Animation State Machines

This is something I'm still dealing with. Animation is one big state machine - trying to map both the player input + the world controls into a believable animation for the player to be in. For instance, if the player is swinging his sword and then jumps, do you continue to play the first ground swing animation? or switch over mid-swing to the jump-swing animation? What if you can't transition halfway between animations and have to start at the beginning? This "transition" issue was a headache to get right. In the end, I decided that animations must be played from start to finish, and you can't start a new action while you are in the middle of one (aka start shooting while rolling, roll while swinging, etc). Of course, the button press will usually still be registered once the animation is over and you'd start the new action immediately. The more complex your animation state machine, the harder this problem becomes.

Lessons Learned

Get It Working First

Work on the hard items early rather than low hanging fruit. You never know how long it will take to figure out an architecture problem (loading assets, collision detection, etc). But its usually more predictable how long it will take to import new art, or tweak small cosmetic bugs. Leave that polish for the end, get the hard stuff working as early as possible.

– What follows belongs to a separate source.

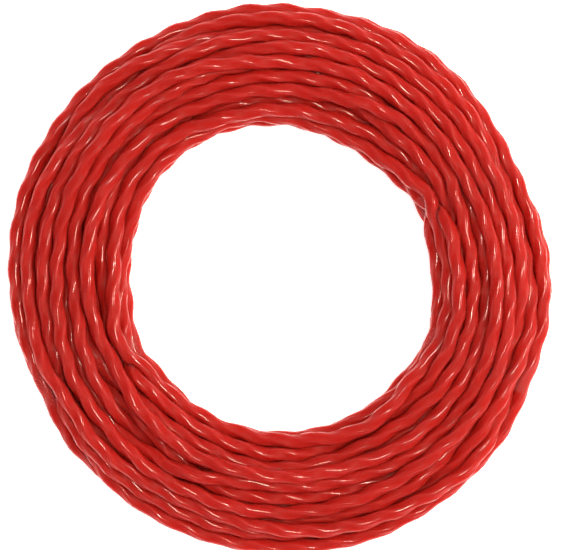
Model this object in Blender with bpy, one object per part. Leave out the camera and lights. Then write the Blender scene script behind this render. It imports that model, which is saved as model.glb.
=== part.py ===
"""A hank of twisted nylon string, held in shape by three clear film ties.

The hank lies flat on z = 0. Its axis is +Z and the origin is at the middle of its underside.
All sizes are in metres.
"""

import math

import bmesh
import bpy
from mathutils import Vector

# Driving dimensions of the wound bundle
OUTER_RADIUS = 0.057
INNER_RADIUS = 0.0315
BUNDLE_HEIGHT = 0.016
CORNER_RADIUS = 0.007  # rounding of the bundle's cross-section

# Driving dimensions of the ties, and where each one sits round the hank
TIE_WIDTH = 0.005
TIE_THICKNESS = 0.0003
TIE_GAP = 0.0003
WAIST_DEPTH = 0.001  # how far a tie squeezes the bundle in on every side
TIE_DEGREES = {"film_tie_upper_right": 26.0, "film_tie_lower_right": -21.0, "film_tie_left": 204.5}

# Widths of the squeezed stretch, as angles round the hank
WAIST_FLAT = math.radians(5.0)
WAIST_END = math.radians(13.0)

# Mesh steps
RING_STEPS = 96
CORNER_STEPS = 6

STRING_COLOUR = (0.60, 0.021, 0.019, 1.0)
FILM_COLOUR = (0.92, 0.92, 0.92, 1.0)

MIDDLE_RADIUS = (OUTER_RADIUS + INNER_RADIUS) / 2
HALF_WIDTH = (OUTER_RADIUS - INNER_RADIUS) / 2
HALF_HEIGHT = BUNDLE_HEIGHT / 2


def clear_scene():
    for old in list(bpy.data.objects):
        bpy.data.objects.remove(old, do_unlink=True)


def section_outline(inset):
    """The bundle's rounded cross-section as (out, up) from its middle, moved in by inset."""
    corner = CORNER_RADIUS - inset
    across = HALF_WIDTH - CORNER_RADIUS
    up = HALF_HEIGHT - CORNER_RADIUS
    outline = []
    for quarter, (side, top) in enumerate(((1, 1), (-1, 1), (-1, -1), (1, -1))):
        for step in range(CORNER_STEPS + 1):
            turn = math.radians(90) * (quarter + step / CORNER_STEPS)
            out_part = side * across + corner * math.cos(turn)
            up_part = top * up + corner * math.sin(turn)
            outline.append((out_part, up_part))
    return outline


def on_ring(angle, outline):
    """The outline's points in space, at this angle round the hank's axis."""
    points = []
    for out_part, up_part in outline:
        radius = MIDDLE_RADIUS + out_part
        points.append(Vector((radius * math.cos(angle), radius * math.sin(angle), HALF_HEIGHT + up_part)))
    return points


def waist(angle):
    """How far the bundle is squeezed in at this angle: full under a tie, none away from it."""
    depth = 0.0
    for degrees in TIE_DEGREES.values():
        away = abs(math.remainder(angle - math.radians(degrees), math.tau))
        share = min(max((WAIST_END - away) / (WAIST_END - WAIST_FLAT), 0.0), 1.0)
        depth = max(depth, WAIST_DEPTH * share * share * (3 - 2 * share))
    return depth


def closed_ring(name, loops, material):
    """One closed body from equal loops of points, each joined to the next and the last to the first."""
    bm = bmesh.new()
    rows = [[bm.verts.new(point) for point in loop] for loop in loops]
    for row, after in zip(rows, rows[1:] + rows[:1]):
        for i in range(len(row)):
            j = (i + 1) % len(row)
            bm.faces.new((row[i], row[j], after[j], after[i]))
    bmesh.ops.recalc_face_normals(bm, faces=bm.faces)
    mesh = bpy.data.meshes.new(name)
    bm.to_mesh(mesh)
    bm.free()
    mesh.shade_smooth()
    mesh.set_sharp_from_angle(angle=math.radians(40))
    mesh.materials.append(material)
    piece = bpy.data.objects.new(name, mesh)
    bpy.context.scene.collection.objects.link(piece)
    return piece


def plain_material(name, colour, roughness, metallic):
    material = bpy.data.materials.new(name)
    material.use_nodes = True
    shader = material.node_tree.nodes["Principled BSDF"]
    shader.inputs["Base Color"].default_value = colour
    shader.inputs["Roughness"].default_value = roughness
    shader.inputs["Metallic"].default_value = metallic
    return material


def make_string_coil():
    """The space that all the turns of the one string fill."""
    loops = []
    for step in range(RING_STEPS):
        angle = math.tau * step / RING_STEPS
        loops.append(on_ring(angle, section_outline(waist(angle))))
    return closed_ring("string_coil", loops, plain_material("red_nylon", STRING_COLOUR, 0.28, 0.0))


def make_film_tie(name, degrees, material):
    """A band of film round the bundle, in its waist and clear of the surface the hank lies on."""
    half_turn = TIE_WIDTH / 2 / MIDDLE_RADIUS
    middle = math.radians(degrees)
    inside = section_outline(WAIST_DEPTH - TIE_GAP)
    outside = section_outline(WAIST_DEPTH - TIE_GAP - TIE_THICKNESS)
    path = []
    for outline, shares in ((inside, (-1, 0, 1)), (outside, (1, 0, -1))):
        for share in shares:
            path.append(on_ring(middle + share * half_turn, outline))
    loops = [[row[i] for row in path] for i in range(len(inside))]
    return closed_ring(name, loops, material)


def main():
    clear_scene()
    make_string_coil()
    film = plain_material("clear_film", FILM_COLOUR, 0.12, 0.0)
    for name, degrees in TIE_DEGREES.items():
        make_film_tie(name, degrees, film)


main()
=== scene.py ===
"""A hank of red twisted nylon string with three clear film ties, on a pale floor.

The string is one continuous length. Its turns are packed by a small simulation: they start in layers,
as they are wound, and then push each other apart inside the space that the CAD coil holds.
"""

import math

import bmesh
import bpy
import numpy as np
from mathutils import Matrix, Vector


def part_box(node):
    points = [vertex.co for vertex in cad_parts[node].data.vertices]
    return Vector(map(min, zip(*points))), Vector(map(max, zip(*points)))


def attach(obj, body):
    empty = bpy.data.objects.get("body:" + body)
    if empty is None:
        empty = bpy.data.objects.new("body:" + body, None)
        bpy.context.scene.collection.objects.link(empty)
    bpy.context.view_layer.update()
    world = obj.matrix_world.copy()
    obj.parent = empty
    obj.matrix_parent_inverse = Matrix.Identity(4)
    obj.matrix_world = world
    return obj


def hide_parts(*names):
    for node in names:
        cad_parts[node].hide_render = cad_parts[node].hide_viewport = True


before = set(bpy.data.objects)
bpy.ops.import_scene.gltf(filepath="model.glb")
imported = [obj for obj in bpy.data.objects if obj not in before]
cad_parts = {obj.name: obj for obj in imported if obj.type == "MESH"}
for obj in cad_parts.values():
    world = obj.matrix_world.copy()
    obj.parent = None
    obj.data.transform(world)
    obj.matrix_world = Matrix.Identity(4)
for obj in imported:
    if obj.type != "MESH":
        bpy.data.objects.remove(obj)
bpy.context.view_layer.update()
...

Art / Sound = Morale boost

It's a huge morale boost when you see your crappy programmer art "skinned" with graphics that look good.

80/20 rule

There's always that last 20 percent you want to get done.  But leave 20% of your time for pure polish, not dev.

Lots of builds / releases.

Don't leave stuff in an uncompelled / untested state at the end of the day. During crunch time, do a daily play test. make a list of everything wrong. fix what you can. increment the build number. repeat.

Make what you can / borrow what you can't.

I knew I'd never be able to make original music or draw convincing sprites, so I either found good assets online (free music) or got a friend to draw me sprites. Other stuff that was less important (sound effects, in-game items) I mocked up myself using various free tools.